How do I get my first 100 email subscribers?
Offer a specific, clear reason to subscribe — a free guide, template, tool, or promise of regular valuable content. Add signup forms in the header, at the end of articles, and optionally an exit-intent popup. Every traffic source you drive will convert at some rate (typically 1–3% for general content, higher with a strong lead magnet). Once you have 20–30 visitors a day from combined sources, subscribers accumulate at a noticeable pace. The first 100 usually takes 1–3 months of consistent work; thereafter growth speeds up as traffic grows.
Is social media worth it if I have a small following?
Yes, because the goal isn't to have a big following right now — it's to seed engagement and reach people through algorithm-boosted posts that occasionally break out. X, TikTok, and LinkedIn algorithms regularly push small accounts' posts to wider audiences when content resonates. A single well-crafted post can reach 10x your follower count. Build the habit of posting consistently, and over 6–12 months you'll both grow the following and generate occasional traffic spikes. Don't expect immediate results; treat it as compounding practice.
How many pages should I publish before expecting traffic?
Most content sites need at least 20–30 substantive pages before Google starts taking them seriously. Below that, the site looks thin and doesn't demonstrate topical authority. After 30 pages, the site has enough internal linking and topical coverage to earn some trust. Traffic often begins climbing noticeably between 50–100 pages for sites that publish at reasonable pace and quality. If you've published only 5–10 pages and are wondering why traffic is zero, the answer is almost always "not enough content yet."
What should I do if I'm 6 months in with no traffic?
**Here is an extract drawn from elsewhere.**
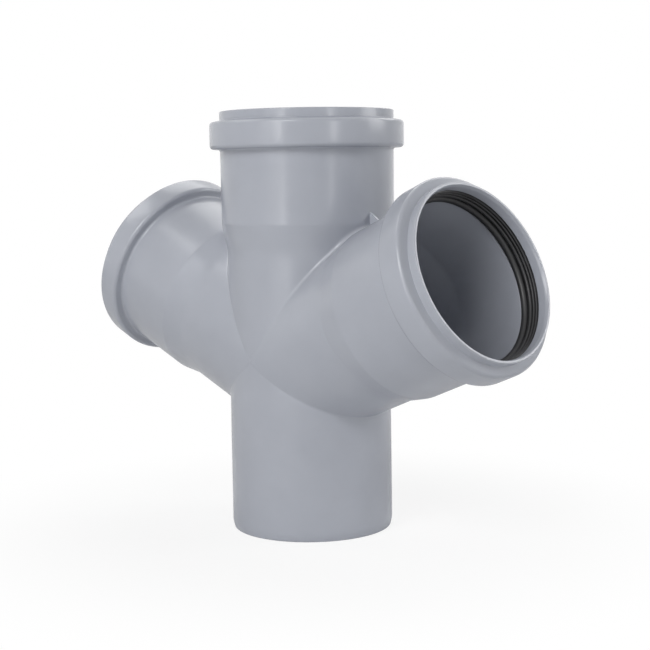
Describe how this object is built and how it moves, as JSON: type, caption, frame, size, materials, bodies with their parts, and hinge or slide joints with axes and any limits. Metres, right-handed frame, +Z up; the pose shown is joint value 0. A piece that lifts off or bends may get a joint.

First, check the basics: is the site indexable (robots.txt, canonicals, meta robots)? Is Search Console showing pages as indexed? Are there technical errors? If the basics are fine and Google is simply ignoring you, the issue is usually niche choice (too competitive) or content quality (too thin or generic). Audit 3–5 of your best competitors. Their pages likely have substantially more depth or unique data than yours. Either narrow your niche further and double down on depth, or consider a pivot. Don't just keep publishing the same pattern if 6 months produced nothing — the pattern isn't working.